We had always dreamed of growing our family through adoption, but the expense associated with adoption seemed overwhelming and for a young couple fresh out of graduate school it seemed improbable. My husband and I attended an infertility support group where a young woman shared she had completed 8 rounds of in vitro fertilization (IVF) over a 5 year period and still did not have a baby in her arms. As we drove home from that group I decided we needed to shift our focus. I started to read blogs about how to make adoption happen. However, it seemed like a stretch, it was nearly half of our combined annual income.

We decided we were going to do everything we could to make our dream of adoption and growing our family a reality. When it came down to coming up with the funds, we were overwhelmed by the love and support we received from family, friends and even strangers. We had paint nights, bake sales, garage sales, salon days, friends selling homemade goods, and friends’ crowdfunding. We began to live on a very strict budget, my husband drove Uber during Badger games, and we dog sat for 6 months straight. We had everything planned to a T and with this plan in place we were on track to have the funds for our adoption in one year.

Many people told me over the past five years that having a family is something you can’t really plan for and that there is nothing that will fully prepare you for that exact right time. Our adoption waiting period went quite a bit faster than we had planned. Within 6 months of being on the inactive list, we had moved up the queue, and we’re ready to go active! Once active we were under the impression that we would likely wait some more, meet a few expecting mothers and eventually someone would pick us to parent their child. We had names picked out and I dreamt of doctors visits with the expecting mother where we would see our baby together.

However, the day we finished our home study and were asked if we would consider a sibling set? We were unsure if this was something we could handle. We had no idea what a sibling set even meant. Our social worker explained the situation and what exactly a “sibling set adoption” entailed. Later that day she emailed pictures of the “sibling set” and asked if we would like to have a profile shown to the birth parents. This was not what we had planned for, but over the years we’ve learned you can't plan for everything. So we decided we might as well give it a shot and see if she liked us.

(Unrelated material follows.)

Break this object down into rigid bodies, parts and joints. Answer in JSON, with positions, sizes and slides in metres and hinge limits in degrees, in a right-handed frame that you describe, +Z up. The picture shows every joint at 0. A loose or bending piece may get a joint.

A week later we met a courageous young woman, who wanted the best life for her boys. At this same visit we met two little boys- ages 11 months and 2 ½ that have forever changed our lives. It was love at first sight. After that visit we left and drove home not knowing if she had liked us, but knowing we were fully in love with all three of them.

Adoption is hypothetical during the preparation process---we thought about how we would parent, but we didn’t have any really practical experience. But when you meet the birth mother---and in our case, the kids too---the thing is real. These kids would actually be our family. How will they adjust? How will we? Lots of potential issues that we had dismissed or delayed suddenly became real. The scenario we had been mentally preparing for---taking home one newborn baby---was instantly totally different. We were mainly worried that they would not attach to us.

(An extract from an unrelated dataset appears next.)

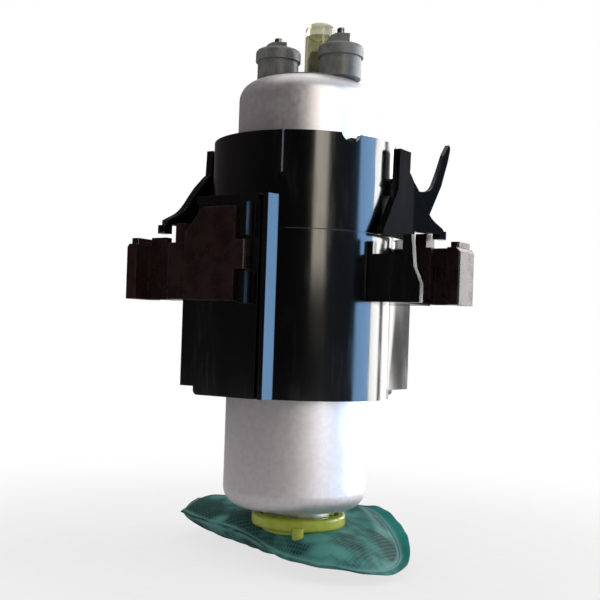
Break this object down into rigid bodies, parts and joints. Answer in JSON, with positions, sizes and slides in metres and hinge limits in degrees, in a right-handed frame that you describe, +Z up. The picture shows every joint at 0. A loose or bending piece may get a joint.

About two weeks after our initial meeting we took two little boys home to our semi-toddler proofed house and started our journey as parents.It turned out that, at least in terms of attachment, we had nothing to worry about. The boys were attached to us almost from the moment we brought them home. Both of them love us like we’ve been their parents from the beginning, and we love them the same way.

We have now had the boys nearly four months. Our house has become a home and we cannot imagine our lives without them. We feel like we were always meant to be together and we were always meant to love these boys. Our hearts are so full, we are forever grateful for the amazing
young people that created these beautiful babies and made this selfless decision. Every day we look at these beautiful boys we are so grateful. We are grateful for the opportunity to love these boys and to grow our family. Unconditional love is powerful. Unconditional love is true. Unconditional love makes a family.